Monday, October 12, 2009

Typecasting According to Genre

Jamie Lee Curtis was the quintessential horror actress of the early 80s, dubbed the "Scream Queen". In her early career, she was typecast in countless horror films including Halloween 1 , 2, and 3, Prom Night, The Fog, and Terror Train, often playing the 'Final Girl' who always managed to survive. She promoted Sarah Trencansky's idea that "if the surviving female can be aggressive and be really a woman [and not merely a masculine projection], then she subverts this binary notion of gender that buttresses male dominance." (Trencanksy, 68) Due to Trencansky's hint of female dominance in these horror films, I found that it is very rare to find a recurring male actor in the horror genre.

"Terror Train"

However, if you think the complete opposite genre from horror, such as the romantic comedy, it is quite easy to think of a recurring male actor, and in this case, Matthew McConaughey serves as the perfect example. He is synonymous with romantic comedies, playing the handsome charmer who falls in love for the wrong reasons, usually takes off his shirt at some point, has a falling out with his lover once she finds out his true agenda, but then sweeps her off her feet with a grand romantic gesture and a very happy ending. His imdb page is filled with movies such as The Wedding Planner, How To Lose a Guy in 10 Days, Failure to Launch, Fool's Gold, and Ghosts of Girlfriends Past. 
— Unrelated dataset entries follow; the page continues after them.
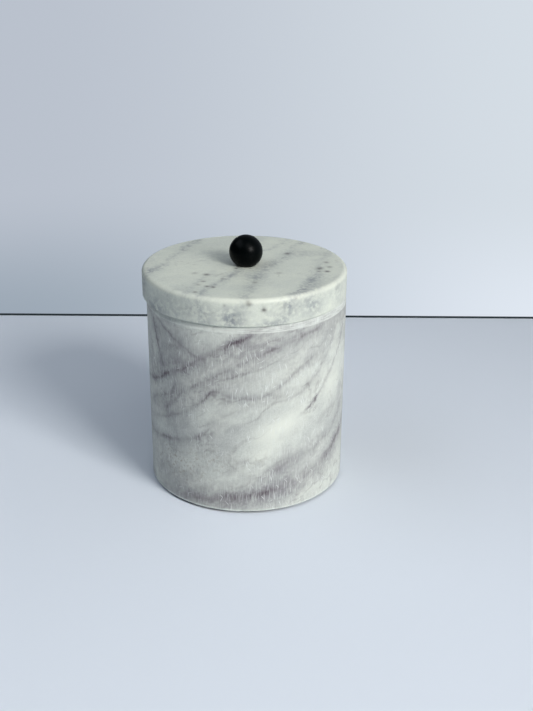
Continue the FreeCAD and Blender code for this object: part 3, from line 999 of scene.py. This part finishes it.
def make_light(name, azimuth, elevation, distance, width, height, power, colour, spread=180, aim=(0, 0, 0)):
    """A soft panel that faces the aim. Azimuth and elevation are degrees, seen from the jar."""
    data = bpy.data.lights.new(name, "AREA")
    data.shape = "RECTANGLE"
    data.size, data.size_y = width, height
    data.energy = power
    data.color = colour
    data.spread = math.radians(spread)
    light = bpy.data.objects.new(name, data)
    around_z, up = math.radians(azimuth), math.radians(elevation)
    light.location = (
        distance * math.sin(around_z) * math.cos(up),
        -distance * math.cos(around_z) * math.cos(up),
        distance * math.sin(up),
    )
    light.rotation_euler = (Vector(aim) - light.location).to_track_quat("-Z", "Y").to_euler()
    bpy.context.scene.collection.objects.link(light)


def make_world():
    """A dim room that lights the jar from all round, and a pale backdrop that only the camera sees, with
    painted shade: darker to the left, and darkest low at the left.
    """
    world = bpy.data.worlds.new("room")
    bpy.context.scene.world = world
    world.use_nodes = True
    graph = Graph(world.node_tree)
    direction = graph.split(graph.node("ShaderNodeTexCoord").outputs["Generated"])
    # Painted shade on the backdrop: the left side is darker than the right, and the lower left is darker
    # still, standing for the jar's shadow on the wall.
    rightward = graph.step(direction[0], -0.25, 0.3)
    low = graph.mix(rightward, rgb(0.33, 0.39, 0.46), rgb(0.76, 0.82, 0.90))
    high = graph.mix(rightward, rgb(0.49, 0.535, 0.61), rgb(0.67, 0.73, 0.79))
    backdrop = graph.mix(graph.step(direction[2], -0.36, -0.24), low, high)
    lit_side = graph.add(graph.multiply(direction[0], 0.8), graph.multiply(direction[1], 0.4))
    room = graph.mix(graph.step(lit_side, -0.5, 1.0), rgb(0.02, 0.026, 0.034), rgb(0.44, 0.475, 0.525))
    seen = graph.node("ShaderNodeLightPath").outputs["Is Camera Ray"]
    background = graph.node("ShaderNodeBackground")
    graph.feed(background.inputs["Color"], graph.mix(seen, room, backdrop))
    output = graph.node("ShaderNodeOutputWorld")
    graph.tree.links.new(background.outputs[0], output.inputs["Surface"])


def make_camera():
    """The camera, at the height and angle of someone who looks down at the jar on a table."""
    data = bpy.data.cameras.new("camera")
    data.lens = CAMERA_LENS
    data.sensor_width = CAMERA_SENSOR
    data.clip_start = 0.01
    data.clip_end = 20.0
    camera = bpy.data.objects.new("camera", data)
    camera.location = CAMERA_PLACE
    camera.rotation_mode = "XYZ"
    pitch = Matrix.Rotation(math.radians(90 - CAMERA_PITCH), 4, "X")
    roll = Matrix.Rotation(math.radians(CAMERA_ROLL), 4, "Z")
    camera.rotation_euler = (pitch @ roll).to_euler()
    bpy.context.scene.collection.objects.link(camera)
    bpy.context.scene.camera = camera


make_camera()
make_stage()
make_world()
for light_row in LIGHTS:
    make_light(**light_row)
make_pieces()
bpy.context.scene.view_settings.view_transform = "Standard"
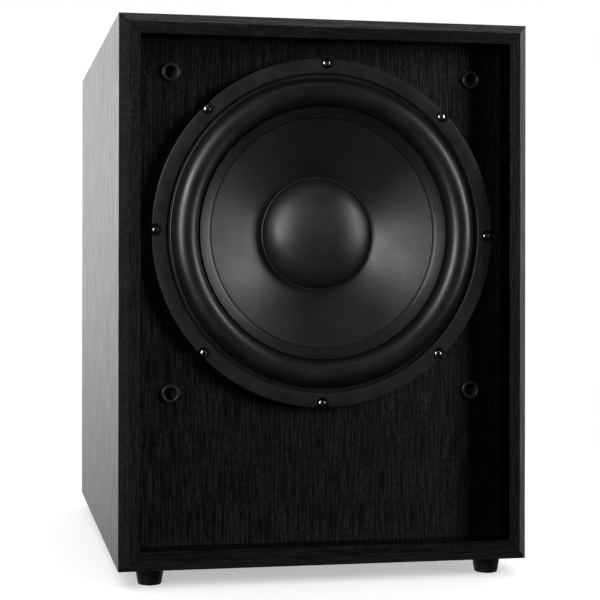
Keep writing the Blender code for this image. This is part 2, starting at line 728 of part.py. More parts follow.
def power_switch(amp, rocker_axis):
    """A rocker whose two faces slope up from the middle, in a frame with an open pocket."""
    width, height = ROCKER_BODY
    rim, wall = 2 * MM, 1.3 * MM
    frame = finish(block("power_rocker_frame", (width + 2 * rim, height + 2 * rim, rim)), moulding(), amp,
                   (ROCKER_X, INLET_Y, GAP + rim / 2))
    barrel = block("power_rocker_barrel", (width, height, 16 * MM))
    union(frame, placed(barrel, amp, ROCKER_X, INLET_Y, -6 * MM))
    pocket = block("power_rocker_pocket", (width - 2 * wall, height - 2 * wall, 20 * MM))
    cut(frame, placed(pocket, amp, ROCKER_X, INLET_Y))
    half, thick = 7 * MM, 9.6 * MM
    tip = 1.2 * MM + half * math.tan(math.radians(10))
    face = [(-half, -2 * MM), (half, -2 * MM), (half, tip), (0, 0.9 * MM), (-half, tip)]
    finish(prism("power_rocker", face, thick), moulding(), rocker_axis, (-thick / 2, 0, 0),
           (math.pi / 2, 0, math.pi / 2))


def mains_inlet(amp):
    """A flanged socket with three blades, for a detachable mains lead."""
    width, height = INLET_BODY
    rim, wall = 3 * MM, 2 * MM
    flange = block("mains_inlet", (width + 2 * rim, height + 2 * rim, 2.4 * MM), 0.6 * MM)
    inlet = finish(flange, moulding(), amp, (INLET_X, INLET_Y, GAP + 1.2 * MM))
    shell = block("mains_inlet_shell", (width, height, 22 * MM))
    union(inlet, placed(shell, amp, INLET_X, INLET_Y, -9 * MM))
    cavity = block("mains_inlet_cavity", (width - 2 * wall, height - 2 * wall, 20 * MM))
    cut(inlet, placed(cavity, amp, INLET_X, INLET_Y, -6 * MM))
    for x, y in ((-7 * MM, 0), (0, 4 * MM), (7 * MM, 0)):
        blade = block("mains_inlet_blade", (2 * MM, 4 * MM, 14 * MM))
        union(inlet, placed(blade, amp, INLET_X + x, INLET_Y + y, -10 * MM))


def fuse_holder(amp):
    cap, cap_top, flange, flange_top = 6 * MM, 9 * MM, 8 * MM, 2.4 * MM
    edge = 0.6 * MM
    outline = [(0, cap_top), (cap - edge, cap_top), (cap, cap_top - edge), (cap, flange_top),
               (flange, flange_top), (flange, GAP), (FUSE_BARREL, GAP), (FUSE_BARREL, -24 * MM),
               (0, -24 * MM)]
    finish(turned("fuse_holder", outline, 20), moulding(), amp, (FUSE_X, INLET_Y, 0))


def line_inputs(amp):
    """Moulded block with the two phono sleeves of the line input."""
    width, height = INPUT_BODY
    rim = 3 * MM
    inputs = finish(block("line_input_block", (width + 2 * rim, height + 2 * rim, 2 * MM)), moulding(), amp,
                    (KNOB_X, INPUT_Y, GAP + 1 * MM))
    union(inputs, placed(block("line_input_body", (width, height, 14 * MM)), amp, KNOB_X, INPUT_Y, -5 * MM))
    bore_radius, sleeve_radius, tip = 1.6 * MM, 4.1 * MM, 11 * MM
    outline = [(bore_radius, tip), (sleeve_radius, tip), (sleeve_radius, 1 * MM), (0, 1 * MM), (0, 3 * MM),
               (bore_radius, 3 * MM)]
    for x in (-10 * MM, 10 * MM):
        union(inputs, placed(turned("line_input_sleeve", outline, 16), amp, KNOB_X + x, INPUT_Y))


def speaker_lead():
    """Twin lead from the circuit board to the driver's terminal board, clipped along the box."""
    radius = 2.2 * MM
    board_y = PLATE_BACK + CIRCUIT_BOARD_Z - CIRCUIT_BOARD / 2 - 1.4 * MM
    board_end = Vector((-60 * MM, board_y, AMP_Z + 64 * MM))
    terminal_x = POT_RADIUS + 1.5 * MM + 20 * MM
    terminal_y = BAFFLE_Y - TERMINAL_Z + 1 * MM + GAP
    route = [board_end, Vector((-66 * MM, 130 * MM, AMP_Z + 66 * MM)),
             Vector((-40 * MM, 70 * MM, AMP_Z + 40 * MM)), Vector((40 * MM, 20 * MM, AMP_Z + 30 * MM)),
             Vector((92 * MM, -30 * MM, AMP_Z + 50 * MM)), Vector((96 * MM, -80 * MM, DRIVER_Z - 30 * MM)),
             Vector((terminal_x + 4 * MM, -112 * MM, DRIVER_Z - 6 * MM)),
             Vector((terminal_x, terminal_y + 1.5 * MM, DRIVER_Z))]
    finish(tube_curve("speaker_lead", route, radius, 2, 5), material("red_cable", (0.3, 0.02, 0.02), 0.5))


def build():
    for old in list(bpy.data.objects):
        bpy.data.objects.remove(old, do_unlink=True)
    boards()
    front_baffle()
    rear_panel()
    cross_brace()
    grille_sockets()
    feet()
    port_tube()
    wadding_pads()

    driver = empty("driver_axis", (0, BAFFLE_Y, DRIVER_Z), TO_FRONT)
    driver_basket(driver)
    driver_gasket(driver)
    driver_screws(driver)
    surround(driver)
    spider(driver)
    motor(driver)
    terminal_board(driver)
    tinsel_leads(driver)
    mover = empty("cone_slide_axis", (0, 0, 0), parent=driver)
    paper_cone(mover)
    dust_cap(mover)
    coil(mover)

    amp = empty("amp_frame", (0, PLATE_BACK, AMP_Z), TO_REAR)
    amp_plate(amp)
    heat_sink(amp)
    circuit_board(amp)
    transformer(amp)
    knob_axes = [empty(f"knob_axis_{index}", (KNOB_X, y, 0), parent=amp) for index, y in enumerate(KNOB_YS)]
    turning_controls(amp, knob_axes)
    slider_axis = empty("phase_slide_axis", (KNOB_X - PHASE_TRAVEL / 2, SWITCH_Y, 0), parent=amp)
    rocker_axis = empty("rocker_axis", (ROCKER_X, INLET_Y, 2.2 * MM), (-ROCKER_TILT, 0, 0), amp)
    phase_switch(amp, slider_axis)
    power_switch(amp, rocker_axis)
    mains_inlet(amp)
    fuse_holder(amp)
    line_inputs(amp)
    speaker_lead()


build()
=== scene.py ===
"""Looks of the black ash subwoofer: finer meshes, materials, floor, light and camera.

Everything is in metres in the frame of the CAD model: +Z up, the driver faces -Y.
"""
import math

import bmesh
import bpy
from mathutils import Matrix, Vector

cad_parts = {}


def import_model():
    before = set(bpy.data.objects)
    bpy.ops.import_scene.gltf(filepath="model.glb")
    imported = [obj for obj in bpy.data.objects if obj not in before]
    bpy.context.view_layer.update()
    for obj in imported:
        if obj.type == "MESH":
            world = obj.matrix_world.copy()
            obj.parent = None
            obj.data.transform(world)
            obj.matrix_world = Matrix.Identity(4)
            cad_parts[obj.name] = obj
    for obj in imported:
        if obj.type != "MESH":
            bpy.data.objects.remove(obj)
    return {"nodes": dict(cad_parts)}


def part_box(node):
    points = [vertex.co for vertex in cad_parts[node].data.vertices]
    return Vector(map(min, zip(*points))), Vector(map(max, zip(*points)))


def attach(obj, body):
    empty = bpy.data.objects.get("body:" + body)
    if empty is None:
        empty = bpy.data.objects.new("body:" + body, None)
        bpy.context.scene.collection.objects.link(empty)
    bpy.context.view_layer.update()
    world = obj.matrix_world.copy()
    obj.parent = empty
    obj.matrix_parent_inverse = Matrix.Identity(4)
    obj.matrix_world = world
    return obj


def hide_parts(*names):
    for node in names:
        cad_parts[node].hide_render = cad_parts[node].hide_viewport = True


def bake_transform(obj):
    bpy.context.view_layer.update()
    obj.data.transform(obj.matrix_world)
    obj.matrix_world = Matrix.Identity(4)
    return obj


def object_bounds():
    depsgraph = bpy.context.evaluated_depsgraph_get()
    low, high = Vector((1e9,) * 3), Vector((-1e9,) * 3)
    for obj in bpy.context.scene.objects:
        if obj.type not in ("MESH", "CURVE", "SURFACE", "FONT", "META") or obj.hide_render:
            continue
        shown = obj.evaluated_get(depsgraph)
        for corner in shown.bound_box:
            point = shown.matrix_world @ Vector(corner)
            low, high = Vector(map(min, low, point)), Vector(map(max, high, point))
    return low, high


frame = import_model()
cad_low, cad_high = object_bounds()

MM = 0.001
at = Matrix.Translation           # at(point) is an upright place there
FRONT_TURN = Matrix.Rotation(math.pi / 2, 4, 'X')
REAR_TURN = Matrix.Rotation(math.pi, 4, 'Z') @ FRONT_TURN

# ---- places taken from the frame ----
gasket_low, gasket_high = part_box("driver_gasket")
baffle_low, baffle_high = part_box("front_baffle")
cone_low, cone_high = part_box("paper_cone")
plate_low, plate_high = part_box("amp_plate")
left_low, left_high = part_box("left_panel")

DRIVER = Vector(((gasket_low.x + gasket_high.x) / 2, baffle_low.y, (gasket_low.z + gasket_high.z) / 2))
DRIVER_FRAME = at(DRIVER) @ FRONT_TURN
GASKET_OUTER = (gasket_high.x - gasket_low.x) / 2
GASKET_TOP = baffle_low.y - gasket_low.y
BOARD = left_high.x - left_low.x
SEAM_RADIUS = 100 * MM            # where the cone's paper is glued to its edge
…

"How To Lose A Guy in 10 Days"
"Failure To Launch"

What I found ironic is that in horror movies, which can be argued to be aimed towards the male audience due to their gore and violence (although statistics show that women watch more horror moves than men) , the same female actresses are constantly being recast, while in romantic comedies, which are aimed towards female audiences, men are typically typecast. 


  1. Maybe a bit off topic, but I feel the same way about Jennifer Anniston. She is ALWAYS a different shade of gray of the same character in movies (the lonely, looking for love, broken hearted one). Maybe this is because we (as a culture) have become more and more interested in celebrities' personal lives that we physically can't see them any other way. If Matthew McCaughey suddenly gets fat and less attractive, will he be offered different roles? If Jennifer Anniston FINALLY finds happiness, will she receive scripts to play happier characters? Who knows.

  2. Could her success have been partly thanks to her androgyny?